Wet’suwet’en hereditary chief Toghestiy said he has evicted Can-Am surveyors from the territory two times in the last week.

“We found out on November 20th that surveyors were parked on the road into the territory, so we closed the road,” he said. “

A group from Can-Am came to pick up the surveyors later that evening. Just at that moment, they were issued an eagles feather of trespass, told they were not welcome and told that they are not ever allowed to return to Unis’tot’en land.”


Wet'suwet'en hereditary chief Toghestiy picks up equipment that was left behind by surveyors from Can-Am Geomatics to ensure it can be returned in good condition.

The surveyors returned the next day to get their equipment and Toghestiy engaged them in a discussion about Free Prior and Informed Consent, which is a United Nation’s legal protocol that guarantees minimum standards to support any community negotiating the use of their natural resources.

Free Prior Informed Consent is also part of Aboriginal peoples’ right to self-determination because it recognizes their right to make informed decisions about matters that affect them, their communities and their lands

“They were surveying for the pipeline, but refused to show us where they were surveying and the route, which is one of the reasons they weren’t allowed back in the territory,” said Toghestiy.

“When they were asked how their action will benefit the Unis’tot’en, they had no answer.”

The Can-Am surveyors declined to share information and could not answer questions about their unauthorized entry, so they were not allowed back into the territory to collect their equipment.

“We picked up their gear to keep it safe for them,” said Toghestiy.

“If the company wants a meaningful discussion, they can come get it back.”

Toghestiy said he ran into more surveyors, while visiting with friends from the Bear Clan on Nov. 25.

A Bear Clan spokesperson approached them and asked if they knew the chief of the territory.

The surveyors did not know the chief and did not ask for permission to enter the territory.

They were told to leave.

There are five clans that make up the Wet’suwet’en, said Toghestiy.

Three of the clans are opposed to all pipelines that are currently being proposed to cross through their territories, including PTP and Enbridge’s Northern Gateway.

Despite this fact, the B.C. government approved the construction of the PTP in April.

In anticipation of this decision, a log cabin was built for two Wet’suwet’en families, who are living on the GPS centerline of the proposed pipeline corridors.

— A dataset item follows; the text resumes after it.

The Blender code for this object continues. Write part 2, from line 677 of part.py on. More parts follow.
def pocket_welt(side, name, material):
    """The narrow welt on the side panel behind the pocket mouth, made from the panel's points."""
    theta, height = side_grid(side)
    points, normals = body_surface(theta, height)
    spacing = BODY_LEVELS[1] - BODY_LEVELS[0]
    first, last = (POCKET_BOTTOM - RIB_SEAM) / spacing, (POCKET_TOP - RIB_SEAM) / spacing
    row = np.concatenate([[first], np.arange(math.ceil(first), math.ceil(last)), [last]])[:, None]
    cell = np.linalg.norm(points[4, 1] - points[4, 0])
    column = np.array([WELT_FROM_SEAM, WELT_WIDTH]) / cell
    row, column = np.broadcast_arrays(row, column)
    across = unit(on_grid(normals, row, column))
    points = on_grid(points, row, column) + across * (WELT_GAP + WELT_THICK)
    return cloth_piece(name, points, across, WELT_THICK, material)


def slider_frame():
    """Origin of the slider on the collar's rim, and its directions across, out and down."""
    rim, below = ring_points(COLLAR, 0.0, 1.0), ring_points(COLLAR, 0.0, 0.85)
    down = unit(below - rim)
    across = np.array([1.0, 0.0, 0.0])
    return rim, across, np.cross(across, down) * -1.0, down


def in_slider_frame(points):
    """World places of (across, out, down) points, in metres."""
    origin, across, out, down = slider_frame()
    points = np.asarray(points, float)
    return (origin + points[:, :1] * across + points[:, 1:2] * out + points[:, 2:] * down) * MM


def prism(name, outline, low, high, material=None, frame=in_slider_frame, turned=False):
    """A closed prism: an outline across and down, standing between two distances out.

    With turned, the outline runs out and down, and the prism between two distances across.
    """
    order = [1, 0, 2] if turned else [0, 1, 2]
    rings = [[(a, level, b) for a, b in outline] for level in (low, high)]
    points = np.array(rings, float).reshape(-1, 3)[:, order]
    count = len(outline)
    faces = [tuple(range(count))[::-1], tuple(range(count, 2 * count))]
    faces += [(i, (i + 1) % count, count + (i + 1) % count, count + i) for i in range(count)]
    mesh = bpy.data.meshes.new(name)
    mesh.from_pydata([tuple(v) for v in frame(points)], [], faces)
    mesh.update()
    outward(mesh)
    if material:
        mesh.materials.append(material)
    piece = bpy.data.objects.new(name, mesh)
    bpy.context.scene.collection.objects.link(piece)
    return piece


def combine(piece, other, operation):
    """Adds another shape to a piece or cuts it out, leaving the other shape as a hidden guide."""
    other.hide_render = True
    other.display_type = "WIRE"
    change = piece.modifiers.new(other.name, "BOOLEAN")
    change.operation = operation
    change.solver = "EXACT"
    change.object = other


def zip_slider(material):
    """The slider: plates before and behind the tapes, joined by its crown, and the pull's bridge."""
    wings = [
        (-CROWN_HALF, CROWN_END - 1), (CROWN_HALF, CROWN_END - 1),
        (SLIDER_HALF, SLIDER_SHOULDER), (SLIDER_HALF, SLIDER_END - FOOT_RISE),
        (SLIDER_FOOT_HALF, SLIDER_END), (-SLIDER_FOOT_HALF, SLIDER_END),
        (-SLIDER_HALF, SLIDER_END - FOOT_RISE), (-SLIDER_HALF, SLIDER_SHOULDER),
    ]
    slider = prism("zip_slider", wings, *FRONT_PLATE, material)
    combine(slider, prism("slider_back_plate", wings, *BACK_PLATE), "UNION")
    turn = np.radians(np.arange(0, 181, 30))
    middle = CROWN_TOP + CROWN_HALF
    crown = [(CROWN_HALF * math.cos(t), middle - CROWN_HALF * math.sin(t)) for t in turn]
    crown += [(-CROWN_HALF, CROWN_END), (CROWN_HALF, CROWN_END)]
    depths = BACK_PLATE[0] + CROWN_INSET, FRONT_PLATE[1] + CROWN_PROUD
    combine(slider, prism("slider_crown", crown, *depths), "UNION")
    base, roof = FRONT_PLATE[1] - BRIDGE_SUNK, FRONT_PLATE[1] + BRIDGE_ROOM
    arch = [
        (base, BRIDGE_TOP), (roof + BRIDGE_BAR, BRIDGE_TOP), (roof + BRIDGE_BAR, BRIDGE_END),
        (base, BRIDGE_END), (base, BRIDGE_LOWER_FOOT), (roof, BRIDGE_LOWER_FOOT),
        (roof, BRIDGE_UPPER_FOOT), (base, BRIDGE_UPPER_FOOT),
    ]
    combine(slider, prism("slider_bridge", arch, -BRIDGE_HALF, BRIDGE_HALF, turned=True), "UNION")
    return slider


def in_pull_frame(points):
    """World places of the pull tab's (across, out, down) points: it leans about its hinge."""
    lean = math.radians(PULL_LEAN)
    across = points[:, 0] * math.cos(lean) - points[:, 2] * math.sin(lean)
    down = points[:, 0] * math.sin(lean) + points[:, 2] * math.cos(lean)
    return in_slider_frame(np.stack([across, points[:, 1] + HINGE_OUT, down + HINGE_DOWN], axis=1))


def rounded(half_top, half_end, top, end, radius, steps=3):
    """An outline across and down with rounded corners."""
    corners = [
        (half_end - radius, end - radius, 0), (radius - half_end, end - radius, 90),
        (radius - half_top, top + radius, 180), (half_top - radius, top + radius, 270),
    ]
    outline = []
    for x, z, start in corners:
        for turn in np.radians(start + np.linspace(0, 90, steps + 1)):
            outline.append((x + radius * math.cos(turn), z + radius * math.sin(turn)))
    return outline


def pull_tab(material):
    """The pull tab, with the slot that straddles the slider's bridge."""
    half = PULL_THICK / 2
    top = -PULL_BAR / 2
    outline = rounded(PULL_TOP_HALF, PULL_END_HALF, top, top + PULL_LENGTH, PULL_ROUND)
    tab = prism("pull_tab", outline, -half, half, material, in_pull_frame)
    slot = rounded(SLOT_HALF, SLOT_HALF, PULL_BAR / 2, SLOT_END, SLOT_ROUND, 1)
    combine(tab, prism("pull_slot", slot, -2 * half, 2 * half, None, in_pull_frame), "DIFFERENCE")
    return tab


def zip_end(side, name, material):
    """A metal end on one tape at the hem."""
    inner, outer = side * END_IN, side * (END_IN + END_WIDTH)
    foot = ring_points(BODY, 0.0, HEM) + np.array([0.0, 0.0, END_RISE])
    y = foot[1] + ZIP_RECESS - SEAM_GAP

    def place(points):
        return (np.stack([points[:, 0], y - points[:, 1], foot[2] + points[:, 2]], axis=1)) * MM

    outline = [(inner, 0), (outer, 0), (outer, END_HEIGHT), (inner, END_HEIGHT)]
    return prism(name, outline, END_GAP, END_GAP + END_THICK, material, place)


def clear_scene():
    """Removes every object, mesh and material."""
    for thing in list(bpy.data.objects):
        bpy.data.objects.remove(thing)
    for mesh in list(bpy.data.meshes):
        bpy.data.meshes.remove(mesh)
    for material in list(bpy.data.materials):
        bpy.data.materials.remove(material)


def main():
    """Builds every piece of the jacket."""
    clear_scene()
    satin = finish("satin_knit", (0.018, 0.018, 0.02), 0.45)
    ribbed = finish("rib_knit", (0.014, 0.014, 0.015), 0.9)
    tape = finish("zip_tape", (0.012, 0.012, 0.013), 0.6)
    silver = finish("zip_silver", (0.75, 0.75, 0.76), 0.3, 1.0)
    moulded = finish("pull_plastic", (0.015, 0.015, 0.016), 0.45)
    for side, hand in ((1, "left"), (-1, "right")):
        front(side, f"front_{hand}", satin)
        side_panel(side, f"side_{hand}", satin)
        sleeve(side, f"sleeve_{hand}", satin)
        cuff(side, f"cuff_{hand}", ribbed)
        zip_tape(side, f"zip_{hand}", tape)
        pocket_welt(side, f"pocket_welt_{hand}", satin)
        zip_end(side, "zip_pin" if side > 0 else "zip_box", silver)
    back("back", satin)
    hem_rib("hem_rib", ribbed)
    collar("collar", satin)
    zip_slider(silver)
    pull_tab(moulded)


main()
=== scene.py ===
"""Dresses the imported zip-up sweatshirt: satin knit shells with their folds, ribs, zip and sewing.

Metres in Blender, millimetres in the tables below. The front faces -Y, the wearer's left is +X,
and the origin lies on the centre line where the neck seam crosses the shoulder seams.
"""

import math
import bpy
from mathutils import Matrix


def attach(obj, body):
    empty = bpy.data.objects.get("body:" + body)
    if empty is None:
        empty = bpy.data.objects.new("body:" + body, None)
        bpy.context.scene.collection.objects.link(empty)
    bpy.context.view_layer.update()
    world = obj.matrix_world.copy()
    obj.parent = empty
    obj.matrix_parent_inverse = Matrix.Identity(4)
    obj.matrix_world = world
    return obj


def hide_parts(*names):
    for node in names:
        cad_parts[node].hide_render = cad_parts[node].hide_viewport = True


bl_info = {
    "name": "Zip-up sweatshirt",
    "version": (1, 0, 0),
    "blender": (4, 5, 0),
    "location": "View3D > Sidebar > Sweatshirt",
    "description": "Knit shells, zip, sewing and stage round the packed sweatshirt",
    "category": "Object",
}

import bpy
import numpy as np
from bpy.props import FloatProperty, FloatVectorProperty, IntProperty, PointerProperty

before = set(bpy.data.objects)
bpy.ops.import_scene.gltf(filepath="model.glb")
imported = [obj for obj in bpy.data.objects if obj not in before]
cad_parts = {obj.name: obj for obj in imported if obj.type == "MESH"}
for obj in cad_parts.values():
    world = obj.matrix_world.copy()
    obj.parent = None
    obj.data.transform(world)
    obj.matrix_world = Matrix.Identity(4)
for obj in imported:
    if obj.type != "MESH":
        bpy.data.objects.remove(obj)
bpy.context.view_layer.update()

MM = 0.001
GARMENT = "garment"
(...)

Apache claims to have reached an agreement with 15 out of 16 First Nations bands located along the pipeline route.

The agreement resulted in the First Nations receiving $3 million for ratifying the deal and the province has provided $32 million for First Nations to acquire an equity position in the pipeline.

Toghestiy said Apache’s claim is extremely misleading.

He said that these parties are not dealing with hereditary chiefs, who are the legitimate title holders of these lands.

Under Canadian law, the Supreme Court Dalgamuukw case decision explicitly recognizes the authority of hereditary chiefs, not elected Indian Act bands or councils.

For this reason, he considers any further unauthorized incursions into traditional Wet’suwet’en territory as an act of colonialism, as well as an act of aggression towards their sovereignty.